>> begin COLLECTED MATERIAL

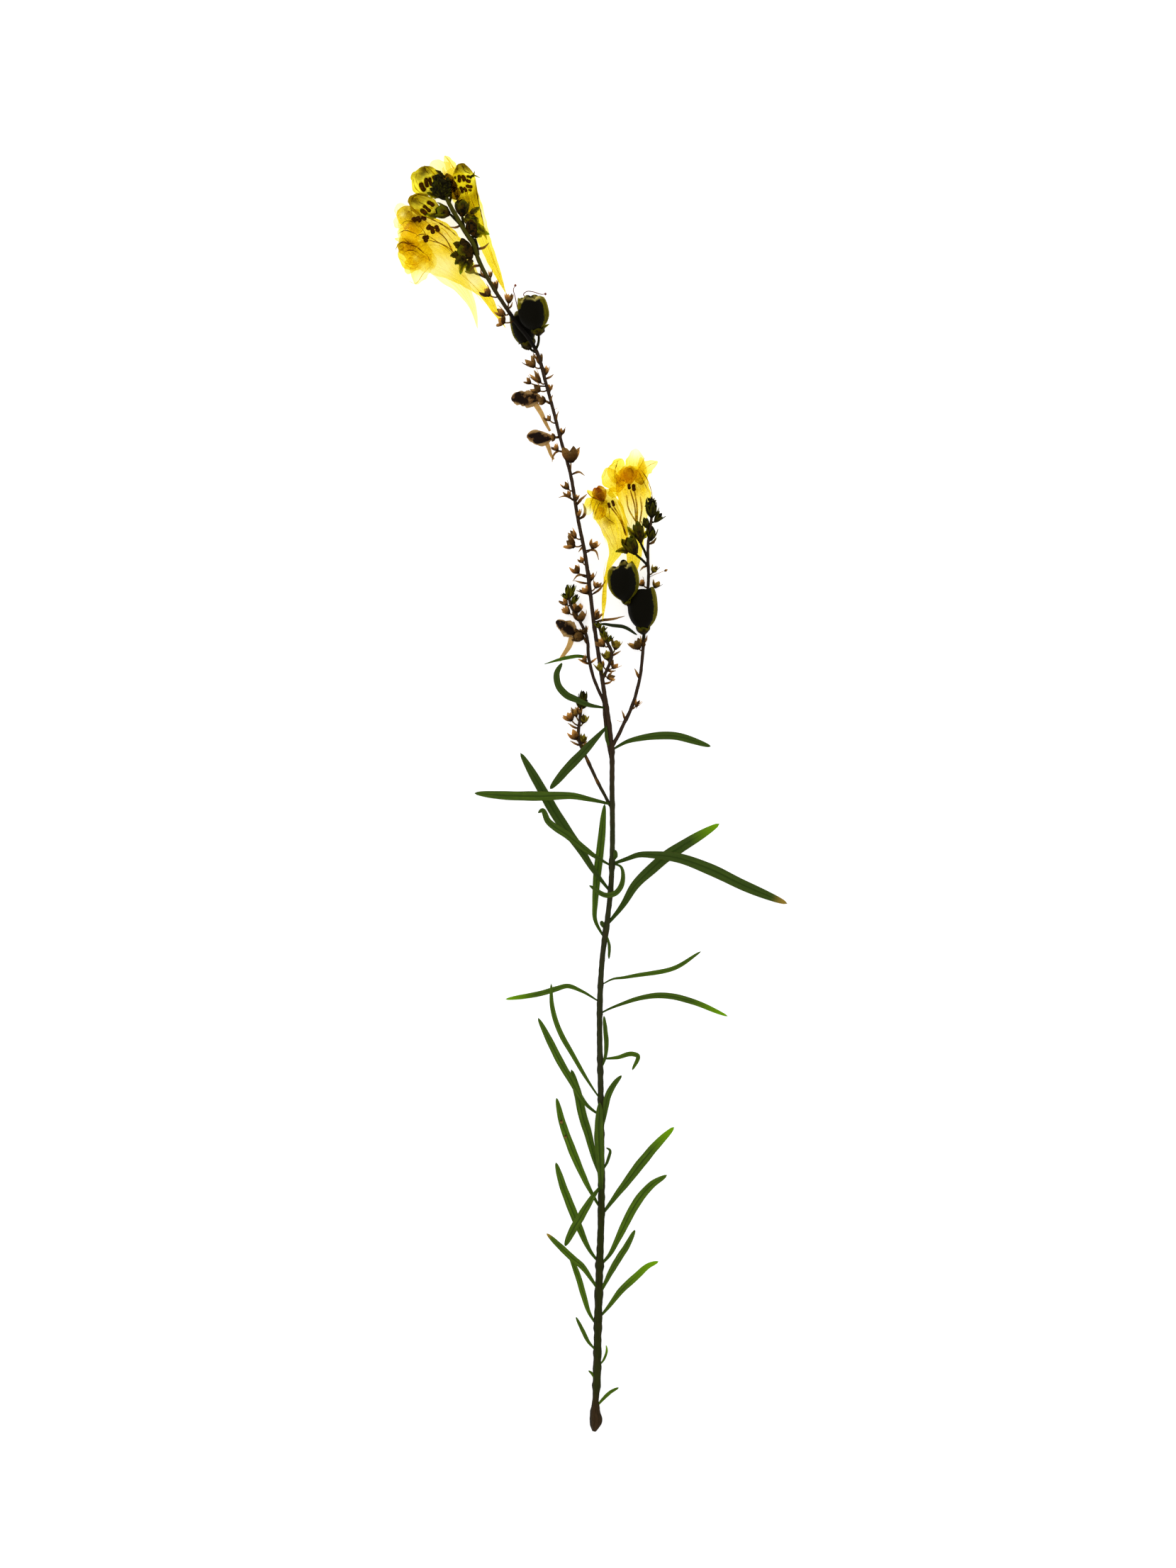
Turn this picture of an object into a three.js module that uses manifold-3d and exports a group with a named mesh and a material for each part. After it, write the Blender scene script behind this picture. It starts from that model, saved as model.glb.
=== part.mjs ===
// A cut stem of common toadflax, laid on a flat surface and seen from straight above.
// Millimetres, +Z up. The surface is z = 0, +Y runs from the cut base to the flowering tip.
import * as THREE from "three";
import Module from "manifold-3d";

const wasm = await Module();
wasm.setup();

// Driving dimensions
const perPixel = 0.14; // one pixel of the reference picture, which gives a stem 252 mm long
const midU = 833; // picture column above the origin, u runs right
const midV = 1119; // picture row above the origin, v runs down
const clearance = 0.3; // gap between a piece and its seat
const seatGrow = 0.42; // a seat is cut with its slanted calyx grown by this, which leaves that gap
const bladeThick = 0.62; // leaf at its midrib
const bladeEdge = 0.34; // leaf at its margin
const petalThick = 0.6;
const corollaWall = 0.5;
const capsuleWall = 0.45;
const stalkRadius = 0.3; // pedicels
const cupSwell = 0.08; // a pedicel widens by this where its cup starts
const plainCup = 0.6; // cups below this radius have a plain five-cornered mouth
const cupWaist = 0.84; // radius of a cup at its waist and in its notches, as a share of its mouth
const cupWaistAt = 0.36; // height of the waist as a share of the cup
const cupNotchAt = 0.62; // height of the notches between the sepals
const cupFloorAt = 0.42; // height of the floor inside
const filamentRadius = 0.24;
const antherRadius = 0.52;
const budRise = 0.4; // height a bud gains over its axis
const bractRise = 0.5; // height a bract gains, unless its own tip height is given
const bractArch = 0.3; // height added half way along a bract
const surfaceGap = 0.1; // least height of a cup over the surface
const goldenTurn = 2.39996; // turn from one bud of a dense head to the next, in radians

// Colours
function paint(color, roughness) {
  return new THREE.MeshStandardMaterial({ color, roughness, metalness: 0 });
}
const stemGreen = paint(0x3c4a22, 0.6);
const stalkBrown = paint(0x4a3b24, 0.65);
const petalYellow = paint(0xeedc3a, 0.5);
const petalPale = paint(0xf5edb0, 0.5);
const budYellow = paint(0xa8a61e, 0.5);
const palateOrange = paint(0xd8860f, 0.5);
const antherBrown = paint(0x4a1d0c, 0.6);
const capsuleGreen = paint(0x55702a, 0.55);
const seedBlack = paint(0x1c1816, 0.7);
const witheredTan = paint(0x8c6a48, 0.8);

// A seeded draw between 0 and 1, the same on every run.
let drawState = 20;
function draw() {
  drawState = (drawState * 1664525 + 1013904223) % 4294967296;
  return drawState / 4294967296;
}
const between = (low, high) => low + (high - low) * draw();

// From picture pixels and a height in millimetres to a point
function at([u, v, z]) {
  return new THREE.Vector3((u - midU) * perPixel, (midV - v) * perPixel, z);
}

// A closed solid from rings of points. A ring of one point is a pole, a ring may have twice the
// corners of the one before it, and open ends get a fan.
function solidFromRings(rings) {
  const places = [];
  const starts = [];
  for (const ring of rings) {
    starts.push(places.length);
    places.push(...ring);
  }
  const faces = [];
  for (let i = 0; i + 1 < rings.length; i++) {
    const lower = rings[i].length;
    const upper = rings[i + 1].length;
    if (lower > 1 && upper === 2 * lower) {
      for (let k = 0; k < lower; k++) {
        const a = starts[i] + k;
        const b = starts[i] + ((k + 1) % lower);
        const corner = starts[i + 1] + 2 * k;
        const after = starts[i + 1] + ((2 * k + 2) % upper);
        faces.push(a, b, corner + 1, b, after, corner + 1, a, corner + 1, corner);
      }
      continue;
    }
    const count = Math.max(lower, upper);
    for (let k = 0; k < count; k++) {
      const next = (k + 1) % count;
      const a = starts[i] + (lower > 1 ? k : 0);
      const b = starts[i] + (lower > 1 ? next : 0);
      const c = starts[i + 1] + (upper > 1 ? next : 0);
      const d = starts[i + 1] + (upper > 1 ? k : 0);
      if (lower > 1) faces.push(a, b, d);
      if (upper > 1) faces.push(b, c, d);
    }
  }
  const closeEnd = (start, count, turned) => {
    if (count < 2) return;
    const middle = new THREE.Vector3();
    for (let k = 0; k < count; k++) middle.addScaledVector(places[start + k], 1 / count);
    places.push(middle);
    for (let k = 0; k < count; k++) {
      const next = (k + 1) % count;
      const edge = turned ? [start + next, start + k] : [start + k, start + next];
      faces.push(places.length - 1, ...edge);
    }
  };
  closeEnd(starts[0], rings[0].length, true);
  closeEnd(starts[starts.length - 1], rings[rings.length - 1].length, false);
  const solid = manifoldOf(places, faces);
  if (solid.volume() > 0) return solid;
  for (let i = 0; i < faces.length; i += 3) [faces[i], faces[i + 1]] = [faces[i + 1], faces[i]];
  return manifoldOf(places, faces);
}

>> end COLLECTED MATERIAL

Restate the data above word for word.

◆ SOLUTION FOR THIS TASK
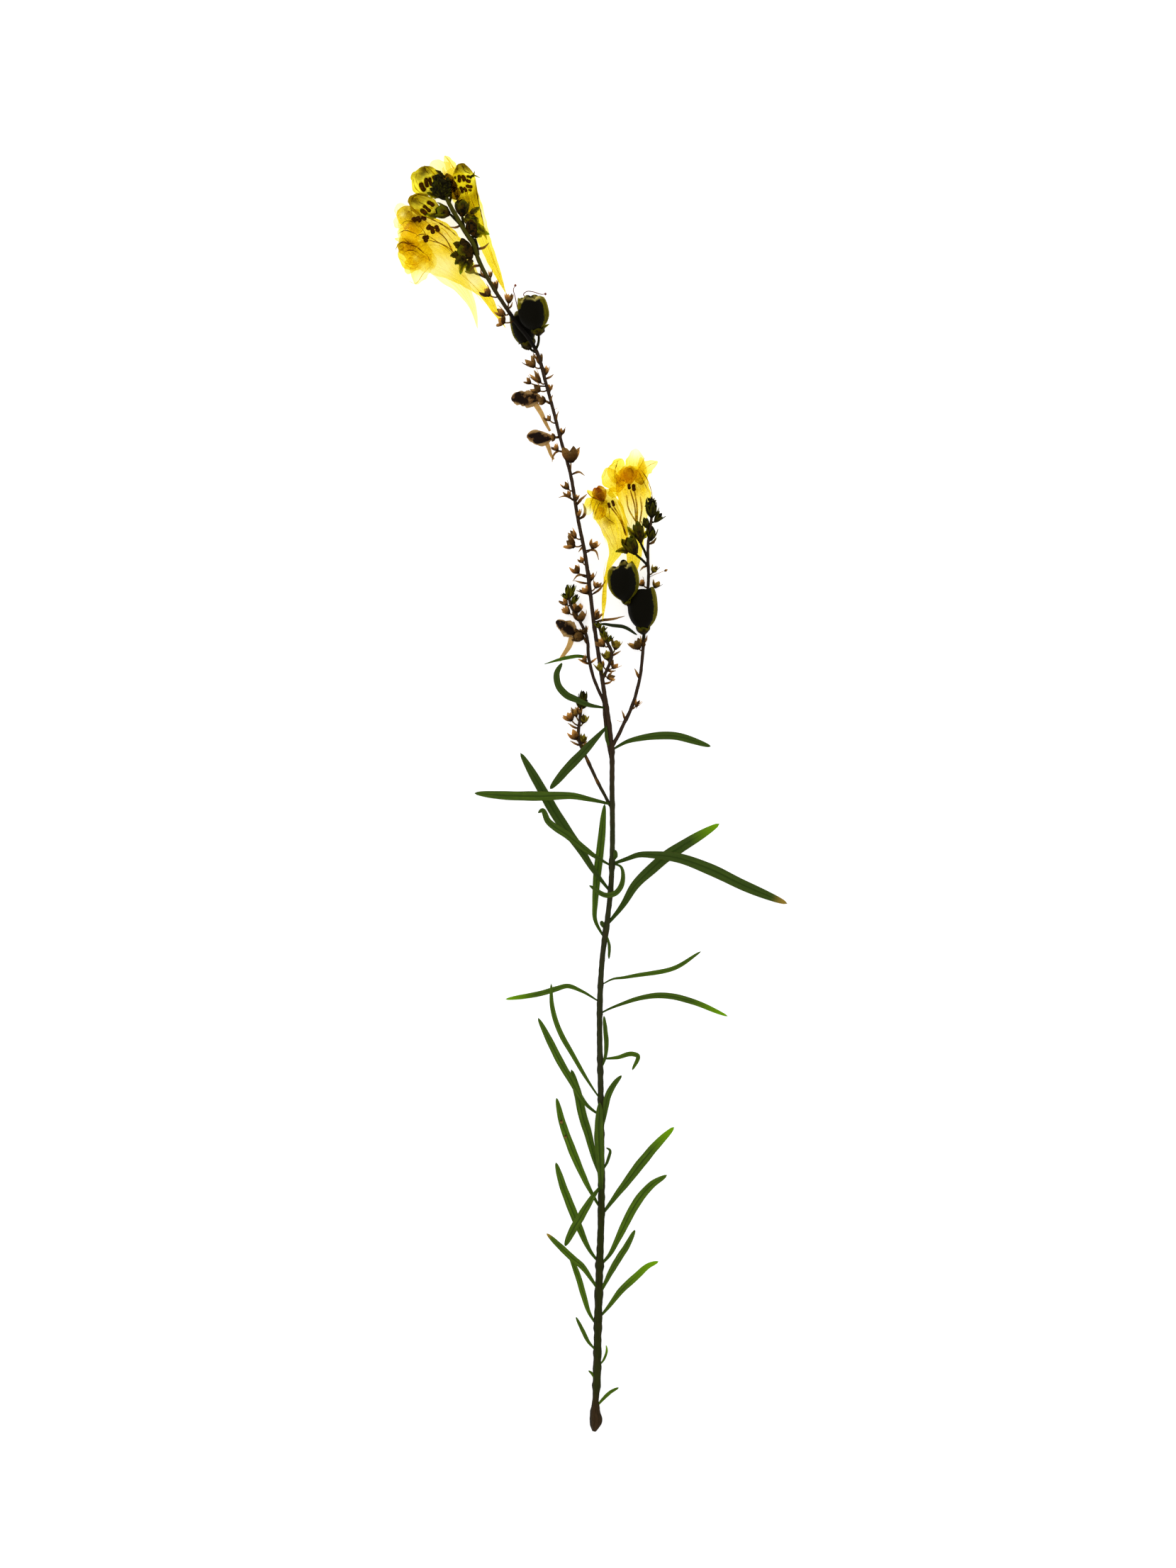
Turn this picture of an object into a three.js module that uses manifold-3d and exports a group with a named mesh and a material for each part. After it, write the Blender scene script behind this picture. It starts from that model, saved as model.glb.
=== part.mjs ===
// A cut stem of common toadflax, laid on a flat surface and seen from straight above.
// Millimetres, +Z up. The surface is z = 0, +Y runs from the cut base to the flowering tip.
import * as THREE from "three";
import Module from "manifold-3d";

const wasm = await Module();
wasm.setup();

// Driving dimensions
const perPixel = 0.14; // one pixel of the reference picture, which gives a stem 252 mm long
const midU = 833; // picture column above the origin, u runs right
const midV = 1119; // picture row above the origin, v runs down
const clearance = 0.3; // gap between a piece and its seat
const seatGrow = 0.42; // a seat is cut with its slanted calyx grown by this, which leaves that gap
const bladeThick = 0.62; // leaf at its midrib
const bladeEdge = 0.34; // leaf at its margin
const petalThick = 0.6;
const corollaWall = 0.5;
const capsuleWall = 0.45;
const stalkRadius = 0.3; // pedicels
const cupSwell = 0.08; // a pedicel widens by this where its cup starts
const plainCup = 0.6; // cups below this radius have a plain five-cornered mouth
const cupWaist = 0.84; // radius of a cup at its waist and in its notches, as a share of its mouth
const cupWaistAt = 0.36; // height of the waist as a share of the cup
const cupNotchAt = 0.62; // height of the notches between the sepals
const cupFloorAt = 0.42; // height of the floor inside
const filamentRadius = 0.24;
const antherRadius = 0.52;
const budRise = 0.4; // height a bud gains over its axis
const bractRise = 0.5; // height a bract gains, unless its own tip height is given
const bractArch = 0.3; // height added half way along a bract
const surfaceGap = 0.1; // least height of a cup over the surface
const goldenTurn = 2.39996; // turn from one bud of a dense head to the next, in radians

// Colours
function paint(color, roughness) {
  return new THREE.MeshStandardMaterial({ color, roughness, metalness: 0 });
}
const stemGreen = paint(0x3c4a22, 0.6);
const stalkBrown = paint(0x4a3b24, 0.65);
const petalYellow = paint(0xeedc3a, 0.5);
const petalPale = paint(0xf5edb0, 0.5);
const budYellow = paint(0xa8a61e, 0.5);
const palateOrange = paint(0xd8860f, 0.5);
const antherBrown = paint(0x4a1d0c, 0.6);
const capsuleGreen = paint(0x55702a, 0.55);
const seedBlack = paint(0x1c1816, 0.7);
const witheredTan = paint(0x8c6a48, 0.8);

// A seeded draw between 0 and 1, the same on every run.
let drawState = 20;
function draw() {
  drawState = (drawState * 1664525 + 1013904223) % 4294967296;
  return drawState / 4294967296;
}
const between = (low, high) => low + (high - low) * draw();

// From picture pixels and a height in millimetres to a point
function at([u, v, z]) {
  return new THREE.Vector3((u - midU) * perPixel, (midV - v) * perPixel, z);
}

// A closed solid from rings of points. A ring of one point is a pole, a ring may have twice the
// corners of the one before it, and open ends get a fan.
function solidFromRings(rings) {
  const places = [];
  const starts = [];
  for (const ring of rings) {
    starts.push(places.length);
    places.push(...ring);
  }
  const faces = [];
  for (let i = 0; i + 1 < rings.length; i++) {
    const lower = rings[i].length;
    const upper = rings[i + 1].length;
    if (lower > 1 && upper === 2 * lower) {
      for (let k = 0; k < lower; k++) {
        const a = starts[i] + k;
        const b = starts[i] + ((k + 1) % lower);
        const corner = starts[i + 1] + 2 * k;
        const after = starts[i + 1] + ((2 * k + 2) % upper);
        faces.push(a, b, corner + 1, b, after, corner + 1, a, corner + 1, corner);
      }
      continue;
    }
    const count = Math.max(lower, upper);
    for (let k = 0; k < count; k++) {
      const next = (k + 1) % count;
      const a = starts[i] + (lower > 1 ? k : 0);
      const b = starts[i] + (lower > 1 ? next : 0);
      const c = starts[i + 1] + (upper > 1 ? next : 0);
      const d = starts[i + 1] + (upper > 1 ? k : 0);
      if (lower > 1) faces.push(a, b, d);
      if (upper > 1) faces.push(b, c, d);
    }
  }
  const closeEnd = (start, count, turned) => {
    if (count < 2) return;
    const middle = new THREE.Vector3();
    for (let k = 0; k < count; k++) middle.addScaledVector(places[start + k], 1 / count);
    places.push(middle);
    for (let k = 0; k < count; k++) {
      const next = (k + 1) % count;
      const edge = turned ? [start + next, start + k] : [start + k, start + next];
      faces.push(places.length - 1, ...edge);
    }
  };
  closeEnd(starts[0], rings[0].length, true);
  closeEnd(starts[starts.length - 1], rings[rings.length - 1].length, false);
  const solid = manifoldOf(places, faces);
  if (solid.volume() > 0) return solid;
  for (let i = 0; i < faces.length; i += 3) [faces[i], faces[i + 1]] = [faces[i + 1], faces[i]];
  return manifoldOf(places, faces);
}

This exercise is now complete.